## TO DO:
Below is a listing; copy all of it exactly.

## RECORDS:
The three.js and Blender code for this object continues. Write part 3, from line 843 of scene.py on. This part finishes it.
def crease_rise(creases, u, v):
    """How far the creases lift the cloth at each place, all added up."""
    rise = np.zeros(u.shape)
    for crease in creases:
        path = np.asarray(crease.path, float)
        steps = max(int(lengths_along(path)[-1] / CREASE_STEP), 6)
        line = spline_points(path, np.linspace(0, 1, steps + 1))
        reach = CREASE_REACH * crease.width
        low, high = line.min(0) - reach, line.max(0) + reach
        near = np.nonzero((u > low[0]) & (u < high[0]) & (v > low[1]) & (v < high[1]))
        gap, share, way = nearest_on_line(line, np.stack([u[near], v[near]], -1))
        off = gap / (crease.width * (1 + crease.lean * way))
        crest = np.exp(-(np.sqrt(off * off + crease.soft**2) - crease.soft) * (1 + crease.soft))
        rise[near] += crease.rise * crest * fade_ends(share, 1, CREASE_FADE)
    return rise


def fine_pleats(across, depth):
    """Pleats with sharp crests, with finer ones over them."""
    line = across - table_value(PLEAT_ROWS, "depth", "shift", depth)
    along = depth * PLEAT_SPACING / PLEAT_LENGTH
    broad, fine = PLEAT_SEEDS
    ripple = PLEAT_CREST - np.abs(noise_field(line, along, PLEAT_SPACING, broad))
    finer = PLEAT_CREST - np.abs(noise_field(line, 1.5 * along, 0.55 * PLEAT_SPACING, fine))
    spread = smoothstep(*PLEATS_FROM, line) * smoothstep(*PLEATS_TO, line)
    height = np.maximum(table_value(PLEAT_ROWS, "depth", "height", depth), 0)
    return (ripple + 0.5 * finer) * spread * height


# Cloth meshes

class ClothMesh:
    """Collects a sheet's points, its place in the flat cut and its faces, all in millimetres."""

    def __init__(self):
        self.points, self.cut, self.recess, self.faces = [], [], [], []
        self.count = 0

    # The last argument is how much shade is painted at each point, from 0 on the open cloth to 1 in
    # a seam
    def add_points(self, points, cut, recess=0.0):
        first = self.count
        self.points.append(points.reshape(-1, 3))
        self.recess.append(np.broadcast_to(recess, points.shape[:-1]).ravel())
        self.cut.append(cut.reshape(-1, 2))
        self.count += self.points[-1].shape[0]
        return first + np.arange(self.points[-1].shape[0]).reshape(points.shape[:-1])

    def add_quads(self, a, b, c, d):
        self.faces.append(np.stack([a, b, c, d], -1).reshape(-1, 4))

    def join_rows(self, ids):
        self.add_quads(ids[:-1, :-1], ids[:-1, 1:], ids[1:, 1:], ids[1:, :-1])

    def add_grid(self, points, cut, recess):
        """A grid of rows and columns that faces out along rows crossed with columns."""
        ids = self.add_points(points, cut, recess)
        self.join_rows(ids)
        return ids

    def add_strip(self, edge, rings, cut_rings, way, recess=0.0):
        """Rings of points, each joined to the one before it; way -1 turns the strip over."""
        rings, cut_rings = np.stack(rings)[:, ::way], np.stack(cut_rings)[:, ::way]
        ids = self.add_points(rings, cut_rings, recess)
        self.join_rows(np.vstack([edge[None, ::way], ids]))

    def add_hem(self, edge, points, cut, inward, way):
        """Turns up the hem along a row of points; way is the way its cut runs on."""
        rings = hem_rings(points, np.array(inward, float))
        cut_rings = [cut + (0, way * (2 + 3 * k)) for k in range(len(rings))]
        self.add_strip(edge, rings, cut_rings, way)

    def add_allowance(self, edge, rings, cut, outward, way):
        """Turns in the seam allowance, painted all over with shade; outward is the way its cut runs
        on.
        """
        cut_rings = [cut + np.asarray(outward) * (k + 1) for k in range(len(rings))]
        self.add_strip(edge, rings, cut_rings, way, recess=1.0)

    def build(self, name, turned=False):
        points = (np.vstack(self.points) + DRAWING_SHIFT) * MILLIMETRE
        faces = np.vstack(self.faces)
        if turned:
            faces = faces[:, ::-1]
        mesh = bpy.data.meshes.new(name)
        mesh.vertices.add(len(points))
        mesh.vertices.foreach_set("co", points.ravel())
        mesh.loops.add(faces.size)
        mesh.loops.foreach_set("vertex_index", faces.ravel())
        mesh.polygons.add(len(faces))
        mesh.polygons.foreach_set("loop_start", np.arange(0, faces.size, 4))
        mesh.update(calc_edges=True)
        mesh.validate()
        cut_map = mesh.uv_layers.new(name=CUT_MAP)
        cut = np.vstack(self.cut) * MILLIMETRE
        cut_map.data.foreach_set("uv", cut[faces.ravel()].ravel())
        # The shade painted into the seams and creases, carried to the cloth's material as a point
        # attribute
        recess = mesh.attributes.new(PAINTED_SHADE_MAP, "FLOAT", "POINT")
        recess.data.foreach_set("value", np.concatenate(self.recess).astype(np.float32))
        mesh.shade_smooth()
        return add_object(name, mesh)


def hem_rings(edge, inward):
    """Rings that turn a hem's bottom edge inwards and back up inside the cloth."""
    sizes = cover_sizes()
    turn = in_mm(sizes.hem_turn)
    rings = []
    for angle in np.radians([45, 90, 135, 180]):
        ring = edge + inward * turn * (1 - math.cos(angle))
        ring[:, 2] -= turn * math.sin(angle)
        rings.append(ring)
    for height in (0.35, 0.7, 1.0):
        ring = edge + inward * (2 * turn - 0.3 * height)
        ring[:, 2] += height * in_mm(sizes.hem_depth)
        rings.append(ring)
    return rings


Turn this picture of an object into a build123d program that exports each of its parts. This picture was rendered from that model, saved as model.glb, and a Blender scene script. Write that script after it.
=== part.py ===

## ANSWER TO THIS EXERCISE:
The three.js and Blender code for this object continues. Write part 3, from line 843 of scene.py on. This part finishes it.
def crease_rise(creases, u, v):
    """How far the creases lift the cloth at each place, all added up."""
    rise = np.zeros(u.shape)
    for crease in creases:
        path = np.asarray(crease.path, float)
        steps = max(int(lengths_along(path)[-1] / CREASE_STEP), 6)
        line = spline_points(path, np.linspace(0, 1, steps + 1))
        reach = CREASE_REACH * crease.width
        low, high = line.min(0) - reach, line.max(0) + reach
        near = np.nonzero((u > low[0]) & (u < high[0]) & (v > low[1]) & (v < high[1]))
        gap, share, way = nearest_on_line(line, np.stack([u[near], v[near]], -1))
        off = gap / (crease.width * (1 + crease.lean * way))
        crest = np.exp(-(np.sqrt(off * off + crease.soft**2) - crease.soft) * (1 + crease.soft))
        rise[near] += crease.rise * crest * fade_ends(share, 1, CREASE_FADE)
    return rise


def fine_pleats(across, depth):
    """Pleats with sharp crests, with finer ones over them."""
    line = across - table_value(PLEAT_ROWS, "depth", "shift", depth)
    along = depth * PLEAT_SPACING / PLEAT_LENGTH
    broad, fine = PLEAT_SEEDS
    ripple = PLEAT_CREST - np.abs(noise_field(line, along, PLEAT_SPACING, broad))
    finer = PLEAT_CREST - np.abs(noise_field(line, 1.5 * along, 0.55 * PLEAT_SPACING, fine))
    spread = smoothstep(*PLEATS_FROM, line) * smoothstep(*PLEATS_TO, line)
    height = np.maximum(table_value(PLEAT_ROWS, "depth", "height", depth), 0)
    return (ripple + 0.5 * finer) * spread * height


# Cloth meshes

class ClothMesh:
    """Collects a sheet's points, its place in the flat cut and its faces, all in millimetres."""

    def __init__(self):
        self.points, self.cut, self.recess, self.faces = [], [], [], []
        self.count = 0

    # The last argument is how much shade is painted at each point, from 0 on the open cloth to 1 in
    # a seam
    def add_points(self, points, cut, recess=0.0):
        first = self.count
        self.points.append(points.reshape(-1, 3))
        self.recess.append(np.broadcast_to(recess, points.shape[:-1]).ravel())
        self.cut.append(cut.reshape(-1, 2))
        self.count += self.points[-1].shape[0]
        return first + np.arange(self.points[-1].shape[0]).reshape(points.shape[:-1])

    def add_quads(self, a, b, c, d):
        self.faces.append(np.stack([a, b, c, d], -1).reshape(-1, 4))

    def join_rows(self, ids):
        self.add_quads(ids[:-1, :-1], ids[:-1, 1:], ids[1:, 1:], ids[1:, :-1])

    def add_grid(self, points, cut, recess):
        """A grid of rows and columns that faces out along rows crossed with columns."""
        ids = self.add_points(points, cut, recess)
        self.join_rows(ids)
        return ids

    def add_strip(self, edge, rings, cut_rings, way, recess=0.0):
        """Rings of points, each joined to the one before it; way -1 turns the strip over."""
        rings, cut_rings = np.stack(rings)[:, ::way], np.stack(cut_rings)[:, ::way]
        ids = self.add_points(rings, cut_rings, recess)
        self.join_rows(np.vstack([edge[None, ::way], ids]))

    def add_hem(self, edge, points, cut, inward, way):
        """Turns up the hem along a row of points; way is the way its cut runs on."""
        rings = hem_rings(points, np.array(inward, float))
        cut_rings = [cut + (0, way * (2 + 3 * k)) for k in range(len(rings))]
        self.add_strip(edge, rings, cut_rings, way)

    def add_allowance(self, edge, rings, cut, outward, way):
        """Turns in the seam allowance, painted all over with shade; outward is the way its cut runs
        on.
        """
        cut_rings = [cut + np.asarray(outward) * (k + 1) for k in range(len(rings))]
        self.add_strip(edge, rings, cut_rings, way, recess=1.0)

    def build(self, name, turned=False):
        points = (np.vstack(self.points) + DRAWING_SHIFT) * MILLIMETRE
        faces = np.vstack(self.faces)
        if turned:
            faces = faces[:, ::-1]
        mesh = bpy.data.meshes.new(name)
        mesh.vertices.add(len(points))
        mesh.vertices.foreach_set("co", points.ravel())
        mesh.loops.add(faces.size)
        mesh.loops.foreach_set("vertex_index", faces.ravel())
        mesh.polygons.add(len(faces))
        mesh.polygons.foreach_set("loop_start", np.arange(0, faces.size, 4))
        mesh.update(calc_edges=True)
        mesh.validate()
        cut_map = mesh.uv_layers.new(name=CUT_MAP)
        cut = np.vstack(self.cut) * MILLIMETRE
        cut_map.data.foreach_set("uv", cut[faces.ravel()].ravel())
        # The shade painted into the seams and creases, carried to the cloth's material as a point
        # attribute
        recess = mesh.attributes.new(PAINTED_SHADE_MAP, "FLOAT", "POINT")
        recess.data.foreach_set("value", np.concatenate(self.recess).astype(np.float32))
        mesh.shade_smooth()
        return add_object(name, mesh)


def hem_rings(edge, inward):
    """Rings that turn a hem's bottom edge inwards and back up inside the cloth."""
    sizes = cover_sizes()
    turn = in_mm(sizes.hem_turn)
    rings = []
    for angle in np.radians([45, 90, 135, 180]):
        ring = edge + inward * turn * (1 - math.cos(angle))
        ring[:, 2] -= turn * math.sin(angle)
        rings.append(ring)
    for height in (0.35, 0.7, 1.0):
        ring = edge + inward * (2 * turn - 0.3 * height)
        ring[:, 2] += height * in_mm(sizes.hem_depth)
        rings.append(ring)
    return rings


Turn this picture of an object into a build123d program that exports each of its parts. This picture was rendered from that model, saved as model.glb, and a Blender scene script. Write that script after it.
=== part.py ===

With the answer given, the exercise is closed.